Task goal: Look below for the line containing "lower_frame();" and the line containing "obj.data.transform(obj.matrix_world)"; repeat exactly those two lines and all lines between them, and nothing else.

Records shown:
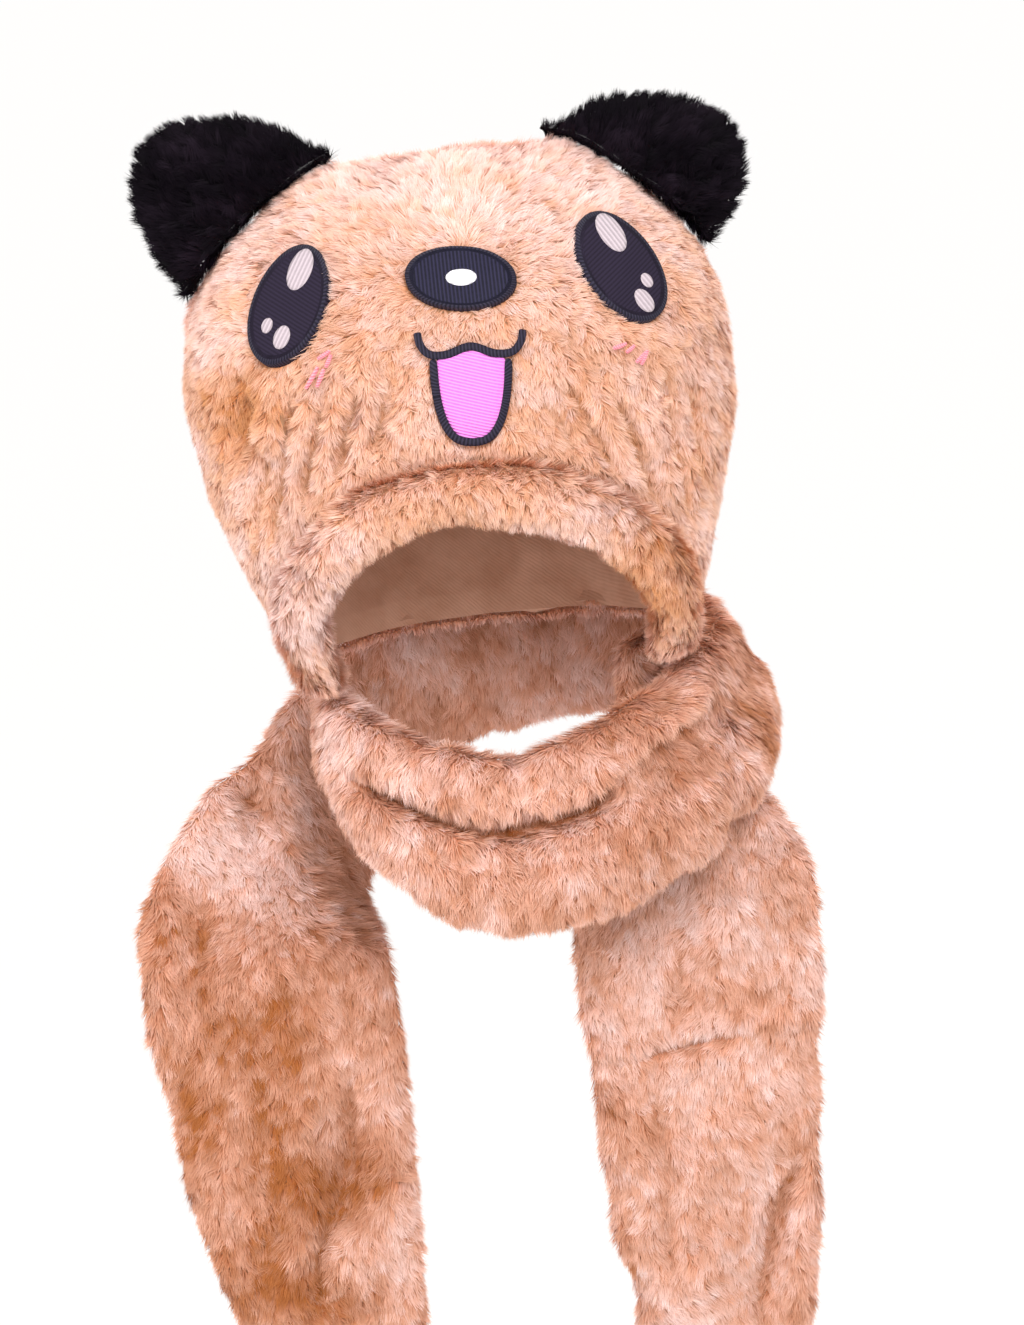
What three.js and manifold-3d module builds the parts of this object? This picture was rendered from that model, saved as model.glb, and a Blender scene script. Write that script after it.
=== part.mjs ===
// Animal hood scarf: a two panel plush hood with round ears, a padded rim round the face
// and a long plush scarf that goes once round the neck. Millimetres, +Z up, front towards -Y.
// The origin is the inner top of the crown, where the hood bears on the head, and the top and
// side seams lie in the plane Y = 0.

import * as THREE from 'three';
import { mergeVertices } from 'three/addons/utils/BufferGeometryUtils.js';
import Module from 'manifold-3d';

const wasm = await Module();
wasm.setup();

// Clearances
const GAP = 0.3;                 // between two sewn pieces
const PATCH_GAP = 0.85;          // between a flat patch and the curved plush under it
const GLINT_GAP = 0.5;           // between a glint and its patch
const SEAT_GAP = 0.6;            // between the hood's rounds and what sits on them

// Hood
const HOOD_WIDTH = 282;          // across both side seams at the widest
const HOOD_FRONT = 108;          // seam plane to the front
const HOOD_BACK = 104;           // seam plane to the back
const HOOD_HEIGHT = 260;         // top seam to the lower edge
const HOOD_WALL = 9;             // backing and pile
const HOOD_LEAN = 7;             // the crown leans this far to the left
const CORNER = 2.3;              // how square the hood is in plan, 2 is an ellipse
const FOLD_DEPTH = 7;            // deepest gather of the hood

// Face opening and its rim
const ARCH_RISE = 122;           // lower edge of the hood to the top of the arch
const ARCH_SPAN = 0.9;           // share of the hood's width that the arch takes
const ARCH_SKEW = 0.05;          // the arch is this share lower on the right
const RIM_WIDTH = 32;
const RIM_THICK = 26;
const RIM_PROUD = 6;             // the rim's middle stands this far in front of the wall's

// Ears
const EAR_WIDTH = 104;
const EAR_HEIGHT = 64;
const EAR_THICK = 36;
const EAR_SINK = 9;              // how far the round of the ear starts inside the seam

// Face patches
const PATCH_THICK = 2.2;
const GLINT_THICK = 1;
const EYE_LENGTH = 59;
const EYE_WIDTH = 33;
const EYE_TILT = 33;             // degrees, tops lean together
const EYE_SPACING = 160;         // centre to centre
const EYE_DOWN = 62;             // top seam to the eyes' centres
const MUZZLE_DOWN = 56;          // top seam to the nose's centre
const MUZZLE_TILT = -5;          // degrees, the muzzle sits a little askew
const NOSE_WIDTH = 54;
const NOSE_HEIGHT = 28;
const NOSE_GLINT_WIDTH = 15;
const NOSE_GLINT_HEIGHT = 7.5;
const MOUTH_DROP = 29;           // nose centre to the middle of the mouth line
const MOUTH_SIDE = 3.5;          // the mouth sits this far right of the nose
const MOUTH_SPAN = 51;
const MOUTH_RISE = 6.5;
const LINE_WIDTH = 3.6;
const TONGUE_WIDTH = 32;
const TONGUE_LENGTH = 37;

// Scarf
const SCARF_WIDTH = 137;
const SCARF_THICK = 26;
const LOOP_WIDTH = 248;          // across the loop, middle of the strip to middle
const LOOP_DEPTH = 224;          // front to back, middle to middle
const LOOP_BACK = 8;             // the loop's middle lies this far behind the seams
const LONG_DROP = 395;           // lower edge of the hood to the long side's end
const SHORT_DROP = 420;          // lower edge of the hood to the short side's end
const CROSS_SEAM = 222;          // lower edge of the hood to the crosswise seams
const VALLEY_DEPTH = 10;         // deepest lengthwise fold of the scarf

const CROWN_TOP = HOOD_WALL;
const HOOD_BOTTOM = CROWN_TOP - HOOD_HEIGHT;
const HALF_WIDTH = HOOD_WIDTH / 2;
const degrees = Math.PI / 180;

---

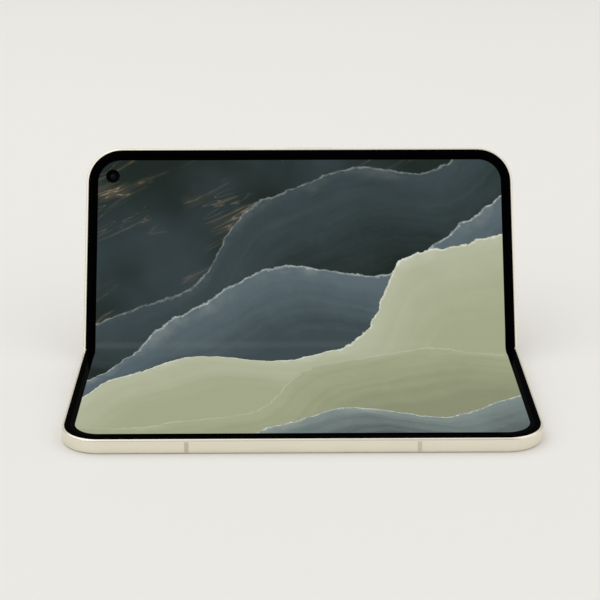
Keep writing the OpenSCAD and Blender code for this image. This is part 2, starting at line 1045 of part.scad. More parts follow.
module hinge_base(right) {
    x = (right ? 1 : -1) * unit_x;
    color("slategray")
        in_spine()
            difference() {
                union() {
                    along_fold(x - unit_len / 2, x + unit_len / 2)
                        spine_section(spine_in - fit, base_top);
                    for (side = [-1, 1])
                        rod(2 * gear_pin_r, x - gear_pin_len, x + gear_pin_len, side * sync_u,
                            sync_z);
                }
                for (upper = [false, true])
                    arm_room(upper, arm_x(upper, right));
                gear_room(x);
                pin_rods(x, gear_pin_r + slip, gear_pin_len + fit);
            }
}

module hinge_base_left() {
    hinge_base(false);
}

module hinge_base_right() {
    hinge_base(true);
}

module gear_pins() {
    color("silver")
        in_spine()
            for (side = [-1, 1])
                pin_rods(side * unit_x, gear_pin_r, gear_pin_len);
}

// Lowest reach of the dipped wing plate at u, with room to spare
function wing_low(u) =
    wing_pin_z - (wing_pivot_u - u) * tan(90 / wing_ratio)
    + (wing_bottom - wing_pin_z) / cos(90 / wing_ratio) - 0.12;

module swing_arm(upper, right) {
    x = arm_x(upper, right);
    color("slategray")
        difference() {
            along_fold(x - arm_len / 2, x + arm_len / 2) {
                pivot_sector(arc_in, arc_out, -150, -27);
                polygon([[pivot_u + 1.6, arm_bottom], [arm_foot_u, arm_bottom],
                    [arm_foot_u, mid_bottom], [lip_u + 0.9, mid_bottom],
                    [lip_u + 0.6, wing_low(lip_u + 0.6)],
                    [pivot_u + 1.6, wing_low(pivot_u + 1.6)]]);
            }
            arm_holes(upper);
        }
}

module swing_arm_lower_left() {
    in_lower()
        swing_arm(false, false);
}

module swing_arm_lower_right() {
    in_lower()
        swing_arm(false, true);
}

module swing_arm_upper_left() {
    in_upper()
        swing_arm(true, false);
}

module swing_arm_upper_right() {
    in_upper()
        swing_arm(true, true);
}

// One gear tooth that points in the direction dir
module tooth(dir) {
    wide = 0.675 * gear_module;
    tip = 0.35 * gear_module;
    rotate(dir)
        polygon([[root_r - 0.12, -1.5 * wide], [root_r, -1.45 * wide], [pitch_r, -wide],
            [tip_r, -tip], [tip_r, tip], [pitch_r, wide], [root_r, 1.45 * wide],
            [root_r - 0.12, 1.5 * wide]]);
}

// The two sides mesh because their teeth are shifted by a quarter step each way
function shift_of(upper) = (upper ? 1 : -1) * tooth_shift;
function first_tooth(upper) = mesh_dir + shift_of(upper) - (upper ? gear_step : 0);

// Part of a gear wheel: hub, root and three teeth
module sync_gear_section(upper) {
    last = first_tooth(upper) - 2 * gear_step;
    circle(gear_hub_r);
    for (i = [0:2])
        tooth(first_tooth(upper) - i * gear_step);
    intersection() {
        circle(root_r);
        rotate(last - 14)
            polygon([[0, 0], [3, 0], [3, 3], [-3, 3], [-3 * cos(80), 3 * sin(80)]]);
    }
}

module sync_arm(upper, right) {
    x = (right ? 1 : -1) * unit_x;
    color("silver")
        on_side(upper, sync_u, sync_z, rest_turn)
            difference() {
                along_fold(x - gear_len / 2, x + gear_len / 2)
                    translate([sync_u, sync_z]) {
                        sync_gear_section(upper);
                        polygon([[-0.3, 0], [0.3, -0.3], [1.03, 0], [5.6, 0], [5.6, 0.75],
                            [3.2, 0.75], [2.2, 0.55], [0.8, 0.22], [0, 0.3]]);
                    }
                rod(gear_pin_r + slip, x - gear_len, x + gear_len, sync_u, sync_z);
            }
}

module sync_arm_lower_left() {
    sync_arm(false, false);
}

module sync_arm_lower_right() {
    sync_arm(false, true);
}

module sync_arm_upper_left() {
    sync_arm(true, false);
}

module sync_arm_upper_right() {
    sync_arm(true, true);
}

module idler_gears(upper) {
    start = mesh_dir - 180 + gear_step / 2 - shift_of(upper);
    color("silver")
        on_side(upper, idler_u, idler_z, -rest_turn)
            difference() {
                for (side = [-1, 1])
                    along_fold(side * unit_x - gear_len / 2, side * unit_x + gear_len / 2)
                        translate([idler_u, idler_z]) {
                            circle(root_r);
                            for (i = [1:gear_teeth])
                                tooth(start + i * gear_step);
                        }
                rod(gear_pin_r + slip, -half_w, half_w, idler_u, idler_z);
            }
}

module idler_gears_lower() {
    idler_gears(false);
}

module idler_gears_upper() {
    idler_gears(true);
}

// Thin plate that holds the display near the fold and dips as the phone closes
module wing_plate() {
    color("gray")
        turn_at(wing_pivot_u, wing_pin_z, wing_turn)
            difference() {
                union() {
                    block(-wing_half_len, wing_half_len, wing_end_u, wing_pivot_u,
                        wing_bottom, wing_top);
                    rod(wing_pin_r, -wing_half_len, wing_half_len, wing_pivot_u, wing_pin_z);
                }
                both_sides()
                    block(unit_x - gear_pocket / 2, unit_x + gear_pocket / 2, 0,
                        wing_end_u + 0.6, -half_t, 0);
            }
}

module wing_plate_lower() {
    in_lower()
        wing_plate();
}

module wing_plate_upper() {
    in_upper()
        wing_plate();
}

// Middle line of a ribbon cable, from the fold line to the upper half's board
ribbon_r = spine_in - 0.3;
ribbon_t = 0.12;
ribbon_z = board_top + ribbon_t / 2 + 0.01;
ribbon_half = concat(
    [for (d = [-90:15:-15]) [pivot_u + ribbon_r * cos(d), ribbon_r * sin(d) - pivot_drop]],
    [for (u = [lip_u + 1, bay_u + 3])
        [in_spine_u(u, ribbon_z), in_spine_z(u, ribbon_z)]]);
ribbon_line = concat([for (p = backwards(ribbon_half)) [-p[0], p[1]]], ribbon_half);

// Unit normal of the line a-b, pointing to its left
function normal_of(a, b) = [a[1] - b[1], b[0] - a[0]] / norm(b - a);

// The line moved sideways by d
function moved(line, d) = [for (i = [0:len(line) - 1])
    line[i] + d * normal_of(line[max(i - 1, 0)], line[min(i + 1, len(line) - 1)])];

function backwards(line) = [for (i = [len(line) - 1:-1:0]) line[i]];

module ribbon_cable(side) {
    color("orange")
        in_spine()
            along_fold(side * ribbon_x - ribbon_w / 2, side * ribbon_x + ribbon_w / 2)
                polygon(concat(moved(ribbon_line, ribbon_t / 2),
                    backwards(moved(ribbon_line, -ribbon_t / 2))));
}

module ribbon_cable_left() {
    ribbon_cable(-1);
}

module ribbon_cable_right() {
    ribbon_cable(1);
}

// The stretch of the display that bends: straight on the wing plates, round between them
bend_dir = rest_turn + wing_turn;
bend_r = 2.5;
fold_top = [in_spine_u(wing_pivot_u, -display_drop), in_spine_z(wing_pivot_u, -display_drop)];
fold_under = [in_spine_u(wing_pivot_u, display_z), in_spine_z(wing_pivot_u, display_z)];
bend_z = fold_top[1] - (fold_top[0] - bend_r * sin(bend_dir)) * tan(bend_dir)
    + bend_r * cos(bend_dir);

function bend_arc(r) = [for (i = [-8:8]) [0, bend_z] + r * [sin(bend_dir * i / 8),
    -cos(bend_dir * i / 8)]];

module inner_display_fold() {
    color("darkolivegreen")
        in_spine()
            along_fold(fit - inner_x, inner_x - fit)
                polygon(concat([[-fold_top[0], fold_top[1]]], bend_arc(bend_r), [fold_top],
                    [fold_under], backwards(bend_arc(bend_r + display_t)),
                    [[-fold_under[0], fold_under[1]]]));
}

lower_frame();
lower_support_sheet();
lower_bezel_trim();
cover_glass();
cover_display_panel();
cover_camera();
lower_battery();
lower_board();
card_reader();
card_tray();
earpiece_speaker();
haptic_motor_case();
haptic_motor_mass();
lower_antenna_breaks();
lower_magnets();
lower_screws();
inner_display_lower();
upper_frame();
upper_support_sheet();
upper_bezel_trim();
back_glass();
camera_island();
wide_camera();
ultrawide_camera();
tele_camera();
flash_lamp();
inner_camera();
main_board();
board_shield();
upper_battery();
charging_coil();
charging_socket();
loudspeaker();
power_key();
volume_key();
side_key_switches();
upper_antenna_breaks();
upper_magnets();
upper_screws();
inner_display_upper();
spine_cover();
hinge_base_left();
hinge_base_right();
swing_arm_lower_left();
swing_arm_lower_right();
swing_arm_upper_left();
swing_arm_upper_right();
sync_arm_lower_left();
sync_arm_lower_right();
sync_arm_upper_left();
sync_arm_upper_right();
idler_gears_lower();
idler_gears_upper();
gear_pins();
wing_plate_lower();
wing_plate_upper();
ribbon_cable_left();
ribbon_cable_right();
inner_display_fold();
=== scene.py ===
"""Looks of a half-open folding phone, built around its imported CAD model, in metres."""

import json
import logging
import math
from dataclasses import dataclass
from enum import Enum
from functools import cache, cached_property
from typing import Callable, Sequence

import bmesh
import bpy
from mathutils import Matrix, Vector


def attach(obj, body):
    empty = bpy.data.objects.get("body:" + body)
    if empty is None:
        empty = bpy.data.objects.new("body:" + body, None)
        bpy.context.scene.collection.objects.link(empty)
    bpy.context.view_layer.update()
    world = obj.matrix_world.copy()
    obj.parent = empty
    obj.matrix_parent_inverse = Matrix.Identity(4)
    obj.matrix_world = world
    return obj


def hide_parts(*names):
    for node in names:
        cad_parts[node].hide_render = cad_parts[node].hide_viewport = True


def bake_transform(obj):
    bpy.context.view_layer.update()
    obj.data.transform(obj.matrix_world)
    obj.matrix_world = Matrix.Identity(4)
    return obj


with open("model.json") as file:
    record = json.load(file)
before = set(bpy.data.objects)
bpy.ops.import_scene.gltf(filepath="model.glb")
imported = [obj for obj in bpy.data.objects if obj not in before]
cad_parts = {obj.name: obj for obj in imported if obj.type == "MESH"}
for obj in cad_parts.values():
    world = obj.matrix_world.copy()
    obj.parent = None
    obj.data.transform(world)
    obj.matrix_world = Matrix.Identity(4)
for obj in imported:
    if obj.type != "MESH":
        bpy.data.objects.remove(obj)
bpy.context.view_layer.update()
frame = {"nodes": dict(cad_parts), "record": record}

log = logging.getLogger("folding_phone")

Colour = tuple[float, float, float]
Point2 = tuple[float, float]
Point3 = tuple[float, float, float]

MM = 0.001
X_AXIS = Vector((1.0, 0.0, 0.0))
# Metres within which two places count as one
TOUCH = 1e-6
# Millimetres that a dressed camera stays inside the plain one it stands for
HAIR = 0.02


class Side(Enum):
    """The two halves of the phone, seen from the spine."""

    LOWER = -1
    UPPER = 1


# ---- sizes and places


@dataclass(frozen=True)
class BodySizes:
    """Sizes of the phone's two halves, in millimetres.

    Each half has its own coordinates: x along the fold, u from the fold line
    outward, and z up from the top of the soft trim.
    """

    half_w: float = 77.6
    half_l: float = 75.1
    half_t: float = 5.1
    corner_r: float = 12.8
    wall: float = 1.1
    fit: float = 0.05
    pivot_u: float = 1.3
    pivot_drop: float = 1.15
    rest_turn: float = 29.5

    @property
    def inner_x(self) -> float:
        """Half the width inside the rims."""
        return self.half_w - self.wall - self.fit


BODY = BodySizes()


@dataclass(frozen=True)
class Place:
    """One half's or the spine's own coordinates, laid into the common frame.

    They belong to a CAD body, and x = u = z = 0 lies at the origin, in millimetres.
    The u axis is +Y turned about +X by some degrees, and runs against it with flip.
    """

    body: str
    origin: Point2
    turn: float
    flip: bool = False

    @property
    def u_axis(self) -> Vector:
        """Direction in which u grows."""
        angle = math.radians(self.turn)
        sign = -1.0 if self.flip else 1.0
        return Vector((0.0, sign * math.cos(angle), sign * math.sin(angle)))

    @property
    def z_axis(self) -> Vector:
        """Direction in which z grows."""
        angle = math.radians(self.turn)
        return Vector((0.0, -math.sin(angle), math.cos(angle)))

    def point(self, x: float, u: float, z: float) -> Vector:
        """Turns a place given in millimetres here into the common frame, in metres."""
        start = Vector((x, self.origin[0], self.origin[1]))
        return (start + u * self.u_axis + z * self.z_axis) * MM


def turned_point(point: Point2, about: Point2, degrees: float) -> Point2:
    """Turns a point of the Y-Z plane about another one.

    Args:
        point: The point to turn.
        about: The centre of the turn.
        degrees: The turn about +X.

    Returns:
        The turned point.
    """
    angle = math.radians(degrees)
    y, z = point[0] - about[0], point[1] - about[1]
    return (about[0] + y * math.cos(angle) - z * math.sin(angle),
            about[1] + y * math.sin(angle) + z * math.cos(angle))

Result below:
lower_frame();
lower_support_sheet();
lower_bezel_trim();
cover_glass();
cover_display_panel();
cover_camera();
lower_battery();
lower_board();
card_reader();
card_tray();
earpiece_speaker();
haptic_motor_case();
haptic_motor_mass();
lower_antenna_breaks();
lower_magnets();
lower_screws();
inner_display_lower();
upper_frame();
upper_support_sheet();
upper_bezel_trim();
back_glass();
camera_island();
wide_camera();
ultrawide_camera();
tele_camera();
flash_lamp();
inner_camera();
main_board();
board_shield();
upper_battery();
charging_coil();
charging_socket();
loudspeaker();
power_key();
volume_key();
side_key_switches();
upper_antenna_breaks();
upper_magnets();
upper_screws();
inner_display_upper();
spine_cover();
hinge_base_left();
hinge_base_right();
swing_arm_lower_left();
swing_arm_lower_right();
swing_arm_upper_left();
swing_arm_upper_right();
sync_arm_lower_left();
sync_arm_lower_right();
sync_arm_upper_left();
sync_arm_upper_right();
idler_gears_lower();
idler_gears_upper();
gear_pins();
wing_plate_lower();
wing_plate_upper();
ribbon_cable_left();
ribbon_cable_right();
inner_display_fold();
=== scene.py ===
"""Looks of a half-open folding phone, built around its imported CAD model, in metres."""

import json
import logging
import math
from dataclasses import dataclass
from enum import Enum
from functools import cache, cached_property
from typing import Callable, Sequence

import bmesh
import bpy
from mathutils import Matrix, Vector


def attach(obj, body):
    empty = bpy.data.objects.get("body:" + body)
    if empty is None:
        empty = bpy.data.objects.new("body:" + body, None)
        bpy.context.scene.collection.objects.link(empty)
    bpy.context.view_layer.update()
    world = obj.matrix_world.copy()
    obj.parent = empty
    obj.matrix_parent_inverse = Matrix.Identity(4)
    obj.matrix_world = world
    return obj


def hide_parts(*names):
    for node in names:
        cad_parts[node].hide_render = cad_parts[node].hide_viewport = True


def bake_transform(obj):
    bpy.context.view_layer.update()
    obj.data.transform(obj.matrix_world)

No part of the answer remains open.